Rebecca Bowker voted against the motion to table saying the council should back the data provided by Rohloff.

Rohloff said all he can do is offer information and data and make a recommendation.

‘If you wish to kick this around a little bit more – that would be fine to your own satisfaction, but you need to make a conscientious vote on the facts that are available,” Rohloff said.

Resident Bill Faith said if the city eliminates parking on the south side of E at Central and Old Settlers parks, it will endanger the safety of kids.

“You gotta leave the parking along the parks or kids will get killed,” Faith said.

The decision will put the third reading of the ordinance back on the agenda for the next meeting which will be Jan. 5, 2021.

From left to right are Fort Madison Police Officer Joshua Wade, Officer Nathan Parker, Fort Madison Police Chief Mark Rohloff, Fort Madison Mayor Matt Mohrfeld, Detective David Doyle, Captain Corey Brown and Officer Greg Warosh. Rohloff and Mohrfeld presented the five with awards for valor and lifesaving measures at Tuesday’s City Council meeting. PCC photo

In an unrelated issue, Rohloff presented five officers with awards for exemplary service related to incidents in the past year.

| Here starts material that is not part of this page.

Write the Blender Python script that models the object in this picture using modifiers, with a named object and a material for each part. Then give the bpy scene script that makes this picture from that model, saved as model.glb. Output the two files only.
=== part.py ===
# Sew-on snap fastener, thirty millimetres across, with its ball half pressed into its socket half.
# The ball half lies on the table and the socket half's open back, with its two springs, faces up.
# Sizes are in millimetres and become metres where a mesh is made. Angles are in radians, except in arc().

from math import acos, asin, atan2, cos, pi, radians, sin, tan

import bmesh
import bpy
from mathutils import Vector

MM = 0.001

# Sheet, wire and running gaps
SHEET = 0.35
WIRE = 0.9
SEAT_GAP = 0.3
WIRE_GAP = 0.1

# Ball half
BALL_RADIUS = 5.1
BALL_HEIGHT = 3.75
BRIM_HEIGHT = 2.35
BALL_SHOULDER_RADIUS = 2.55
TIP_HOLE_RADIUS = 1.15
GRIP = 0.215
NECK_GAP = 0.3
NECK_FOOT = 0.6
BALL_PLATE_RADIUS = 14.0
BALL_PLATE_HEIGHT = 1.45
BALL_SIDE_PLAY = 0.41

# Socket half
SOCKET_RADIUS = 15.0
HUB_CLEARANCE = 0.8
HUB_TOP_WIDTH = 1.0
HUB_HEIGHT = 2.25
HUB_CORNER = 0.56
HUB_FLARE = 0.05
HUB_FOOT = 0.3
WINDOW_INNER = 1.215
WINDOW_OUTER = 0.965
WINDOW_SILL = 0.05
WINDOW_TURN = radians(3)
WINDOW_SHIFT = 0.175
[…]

For valor, Rohloff and Mayor Matt Mohrfeld presented plaques to Captain Benjamin “Corey” Brown, Detective David Doyle, Officer Nathan Parker and Officer Joshua Wade for their part in eliminating a threat from an armed man at a local industry on Dec. 10, 2019.

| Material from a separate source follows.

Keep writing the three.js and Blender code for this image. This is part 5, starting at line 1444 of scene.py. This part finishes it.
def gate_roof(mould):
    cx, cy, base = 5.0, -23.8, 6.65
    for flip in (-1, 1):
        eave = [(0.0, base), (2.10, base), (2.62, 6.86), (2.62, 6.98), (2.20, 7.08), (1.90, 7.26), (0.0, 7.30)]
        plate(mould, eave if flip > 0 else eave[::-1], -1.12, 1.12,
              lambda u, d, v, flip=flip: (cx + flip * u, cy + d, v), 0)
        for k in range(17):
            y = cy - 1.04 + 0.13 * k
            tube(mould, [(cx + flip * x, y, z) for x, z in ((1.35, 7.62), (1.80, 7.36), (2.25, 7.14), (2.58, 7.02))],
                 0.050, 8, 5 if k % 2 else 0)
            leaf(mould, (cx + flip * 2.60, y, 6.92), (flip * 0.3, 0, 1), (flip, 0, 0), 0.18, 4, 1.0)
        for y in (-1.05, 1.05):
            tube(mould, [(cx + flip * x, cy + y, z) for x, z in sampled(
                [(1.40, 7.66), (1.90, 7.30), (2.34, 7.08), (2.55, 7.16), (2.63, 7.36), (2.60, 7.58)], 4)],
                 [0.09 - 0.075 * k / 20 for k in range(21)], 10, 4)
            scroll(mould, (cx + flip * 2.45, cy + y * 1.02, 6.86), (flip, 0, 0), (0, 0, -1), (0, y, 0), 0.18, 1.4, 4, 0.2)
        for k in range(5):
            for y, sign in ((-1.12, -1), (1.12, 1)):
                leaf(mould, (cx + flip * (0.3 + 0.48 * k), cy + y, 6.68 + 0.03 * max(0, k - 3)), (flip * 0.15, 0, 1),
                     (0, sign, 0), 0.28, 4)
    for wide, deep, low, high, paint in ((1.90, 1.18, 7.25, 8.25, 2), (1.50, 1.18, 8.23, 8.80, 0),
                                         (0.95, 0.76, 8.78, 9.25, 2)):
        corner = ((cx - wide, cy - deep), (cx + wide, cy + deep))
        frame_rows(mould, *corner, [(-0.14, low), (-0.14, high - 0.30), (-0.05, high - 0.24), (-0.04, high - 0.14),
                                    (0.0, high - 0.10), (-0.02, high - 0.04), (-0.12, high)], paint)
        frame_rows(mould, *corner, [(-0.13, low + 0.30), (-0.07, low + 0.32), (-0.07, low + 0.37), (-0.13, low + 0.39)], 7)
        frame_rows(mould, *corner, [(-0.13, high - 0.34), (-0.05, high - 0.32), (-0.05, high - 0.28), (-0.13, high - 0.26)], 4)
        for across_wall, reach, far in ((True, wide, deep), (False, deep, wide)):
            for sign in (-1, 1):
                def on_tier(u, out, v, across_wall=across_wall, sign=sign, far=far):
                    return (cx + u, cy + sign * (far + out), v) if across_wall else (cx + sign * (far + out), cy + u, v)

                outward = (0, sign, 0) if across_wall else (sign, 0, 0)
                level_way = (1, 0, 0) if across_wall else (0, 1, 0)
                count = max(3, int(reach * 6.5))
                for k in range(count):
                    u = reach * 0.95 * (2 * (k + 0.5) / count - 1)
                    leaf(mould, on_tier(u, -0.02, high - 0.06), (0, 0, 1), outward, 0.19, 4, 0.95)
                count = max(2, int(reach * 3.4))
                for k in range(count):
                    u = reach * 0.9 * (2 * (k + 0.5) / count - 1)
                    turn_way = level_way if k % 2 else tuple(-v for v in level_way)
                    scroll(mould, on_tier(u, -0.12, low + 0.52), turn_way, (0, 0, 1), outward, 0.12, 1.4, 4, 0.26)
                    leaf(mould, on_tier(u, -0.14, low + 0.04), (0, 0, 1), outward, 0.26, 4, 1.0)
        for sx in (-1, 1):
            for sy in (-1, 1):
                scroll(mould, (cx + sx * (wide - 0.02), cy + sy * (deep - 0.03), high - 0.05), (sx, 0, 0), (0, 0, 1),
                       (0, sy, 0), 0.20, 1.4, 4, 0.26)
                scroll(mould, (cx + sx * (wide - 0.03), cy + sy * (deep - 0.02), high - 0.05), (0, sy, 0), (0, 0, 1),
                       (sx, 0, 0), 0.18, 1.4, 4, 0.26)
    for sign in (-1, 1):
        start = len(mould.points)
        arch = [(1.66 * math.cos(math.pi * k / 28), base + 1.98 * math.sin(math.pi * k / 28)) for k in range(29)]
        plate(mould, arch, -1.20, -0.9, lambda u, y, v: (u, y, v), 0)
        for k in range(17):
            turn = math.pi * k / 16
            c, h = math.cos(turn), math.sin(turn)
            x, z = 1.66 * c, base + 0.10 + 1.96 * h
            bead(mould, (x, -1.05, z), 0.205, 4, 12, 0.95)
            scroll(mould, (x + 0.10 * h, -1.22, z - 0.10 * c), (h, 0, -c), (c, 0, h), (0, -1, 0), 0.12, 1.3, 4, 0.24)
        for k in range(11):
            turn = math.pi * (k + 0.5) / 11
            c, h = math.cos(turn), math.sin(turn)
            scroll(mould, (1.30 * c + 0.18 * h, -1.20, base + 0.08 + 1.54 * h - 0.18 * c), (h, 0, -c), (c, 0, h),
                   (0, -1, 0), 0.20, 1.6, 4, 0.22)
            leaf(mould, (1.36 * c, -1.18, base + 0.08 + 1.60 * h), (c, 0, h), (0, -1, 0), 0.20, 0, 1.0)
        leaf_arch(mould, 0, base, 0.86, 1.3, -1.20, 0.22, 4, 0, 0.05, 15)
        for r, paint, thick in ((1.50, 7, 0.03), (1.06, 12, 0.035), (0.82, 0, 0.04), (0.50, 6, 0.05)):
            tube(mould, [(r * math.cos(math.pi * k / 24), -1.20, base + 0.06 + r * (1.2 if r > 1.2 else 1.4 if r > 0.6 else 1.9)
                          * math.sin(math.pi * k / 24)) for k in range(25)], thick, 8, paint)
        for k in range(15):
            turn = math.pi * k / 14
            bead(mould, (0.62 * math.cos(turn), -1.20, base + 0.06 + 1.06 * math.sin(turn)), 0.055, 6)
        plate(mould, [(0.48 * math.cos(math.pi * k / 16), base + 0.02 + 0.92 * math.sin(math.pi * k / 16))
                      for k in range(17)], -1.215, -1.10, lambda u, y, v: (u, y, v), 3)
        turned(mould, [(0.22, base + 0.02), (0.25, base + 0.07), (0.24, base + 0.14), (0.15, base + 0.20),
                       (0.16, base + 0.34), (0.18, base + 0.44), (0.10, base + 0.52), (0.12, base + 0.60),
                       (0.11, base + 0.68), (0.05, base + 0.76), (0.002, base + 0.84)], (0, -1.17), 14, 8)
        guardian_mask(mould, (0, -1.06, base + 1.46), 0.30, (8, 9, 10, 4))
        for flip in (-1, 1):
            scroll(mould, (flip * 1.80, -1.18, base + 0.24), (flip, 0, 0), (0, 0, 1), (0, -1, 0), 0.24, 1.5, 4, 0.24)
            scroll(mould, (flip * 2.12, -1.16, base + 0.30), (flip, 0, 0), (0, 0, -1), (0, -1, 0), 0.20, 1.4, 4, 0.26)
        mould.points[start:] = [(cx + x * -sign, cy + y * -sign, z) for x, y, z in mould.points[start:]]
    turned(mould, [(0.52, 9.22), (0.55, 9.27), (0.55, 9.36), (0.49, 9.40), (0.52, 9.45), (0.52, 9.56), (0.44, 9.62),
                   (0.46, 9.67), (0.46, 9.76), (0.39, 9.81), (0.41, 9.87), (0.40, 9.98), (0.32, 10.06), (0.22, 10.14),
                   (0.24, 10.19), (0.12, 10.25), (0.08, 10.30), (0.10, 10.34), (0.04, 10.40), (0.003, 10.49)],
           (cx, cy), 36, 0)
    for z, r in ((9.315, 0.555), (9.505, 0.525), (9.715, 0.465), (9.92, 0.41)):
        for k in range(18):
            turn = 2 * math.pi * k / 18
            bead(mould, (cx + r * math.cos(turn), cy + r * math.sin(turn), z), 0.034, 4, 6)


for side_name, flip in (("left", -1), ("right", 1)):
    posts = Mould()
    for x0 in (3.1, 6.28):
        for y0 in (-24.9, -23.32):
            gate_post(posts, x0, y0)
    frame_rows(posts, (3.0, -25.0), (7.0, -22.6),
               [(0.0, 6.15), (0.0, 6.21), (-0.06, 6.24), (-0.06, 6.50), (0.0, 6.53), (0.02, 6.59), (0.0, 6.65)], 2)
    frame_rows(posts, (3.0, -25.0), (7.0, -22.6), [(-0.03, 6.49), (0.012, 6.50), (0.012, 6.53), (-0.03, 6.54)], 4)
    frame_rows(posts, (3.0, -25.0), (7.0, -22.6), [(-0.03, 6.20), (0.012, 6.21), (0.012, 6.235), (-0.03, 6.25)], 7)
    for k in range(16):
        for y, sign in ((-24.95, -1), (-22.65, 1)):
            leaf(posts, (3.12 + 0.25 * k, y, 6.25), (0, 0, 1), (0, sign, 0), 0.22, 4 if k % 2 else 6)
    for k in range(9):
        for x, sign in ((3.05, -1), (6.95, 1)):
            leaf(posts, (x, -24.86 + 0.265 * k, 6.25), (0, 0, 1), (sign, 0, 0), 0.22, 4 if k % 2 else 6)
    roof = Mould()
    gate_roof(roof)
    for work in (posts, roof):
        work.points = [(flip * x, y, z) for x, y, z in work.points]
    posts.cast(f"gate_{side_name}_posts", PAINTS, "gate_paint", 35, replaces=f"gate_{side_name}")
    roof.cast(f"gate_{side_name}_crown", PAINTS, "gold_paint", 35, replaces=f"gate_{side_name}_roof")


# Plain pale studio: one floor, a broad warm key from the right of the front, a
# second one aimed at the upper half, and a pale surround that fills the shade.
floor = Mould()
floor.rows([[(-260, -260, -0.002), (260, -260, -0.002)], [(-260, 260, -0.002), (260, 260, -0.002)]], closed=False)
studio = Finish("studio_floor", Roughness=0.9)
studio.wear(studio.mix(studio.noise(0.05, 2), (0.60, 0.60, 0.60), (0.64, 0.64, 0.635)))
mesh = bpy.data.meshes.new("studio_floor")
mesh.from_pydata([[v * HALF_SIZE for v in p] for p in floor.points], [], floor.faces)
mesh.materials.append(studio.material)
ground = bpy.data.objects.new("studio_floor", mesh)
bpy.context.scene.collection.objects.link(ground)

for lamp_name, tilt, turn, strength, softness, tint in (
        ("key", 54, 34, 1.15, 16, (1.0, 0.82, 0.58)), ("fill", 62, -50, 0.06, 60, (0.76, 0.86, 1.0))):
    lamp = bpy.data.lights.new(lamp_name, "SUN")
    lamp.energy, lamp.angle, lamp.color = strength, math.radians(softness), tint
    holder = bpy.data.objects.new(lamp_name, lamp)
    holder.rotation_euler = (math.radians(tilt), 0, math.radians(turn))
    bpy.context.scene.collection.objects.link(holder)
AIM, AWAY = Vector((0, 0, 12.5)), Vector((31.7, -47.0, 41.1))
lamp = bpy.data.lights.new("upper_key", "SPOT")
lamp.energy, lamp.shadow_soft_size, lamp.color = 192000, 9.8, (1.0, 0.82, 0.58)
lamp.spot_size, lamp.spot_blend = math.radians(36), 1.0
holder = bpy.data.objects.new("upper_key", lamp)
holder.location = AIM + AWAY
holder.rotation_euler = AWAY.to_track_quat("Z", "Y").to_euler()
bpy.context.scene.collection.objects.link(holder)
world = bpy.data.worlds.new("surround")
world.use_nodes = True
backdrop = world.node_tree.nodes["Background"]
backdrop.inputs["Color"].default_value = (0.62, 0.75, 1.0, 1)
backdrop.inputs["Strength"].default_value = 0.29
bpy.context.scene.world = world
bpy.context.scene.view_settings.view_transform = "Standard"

Rohloff also honored Officer Greg Warosh, for administering life-saving first aid to the victim of a stabbing on August 19th.

In other action, the council:
• voted unanimously to approve the third readings of two franchise fee agreements for natural gas and electrical consumption throughout the city. The agreements are not part of the city code and Mohrfeld said there will be some lag time in starting to assess the charges.
• heard from Mayor Matt Mohrfeld about a pending $6 million expansion of a local business, but no details were provided. He said more information may be coming forth in the near future.

2 thoughts on “Council tables action on Avenue E parking

  1. Oh boy.now were talking about killing kids and shutting down churches….
    There is and has been an obvious hazard driving on ave E at any part of it.whats unbelievable is finally the city is going to do something.
    Id say as far as convenient parking vs public saftey we all know whats more important.

  2. So what ever happened to all of the doomsday and horror stories of many people killed and maimed once golf carts are permitted on city streets?? I have not heard or read of anything about this ac happening!!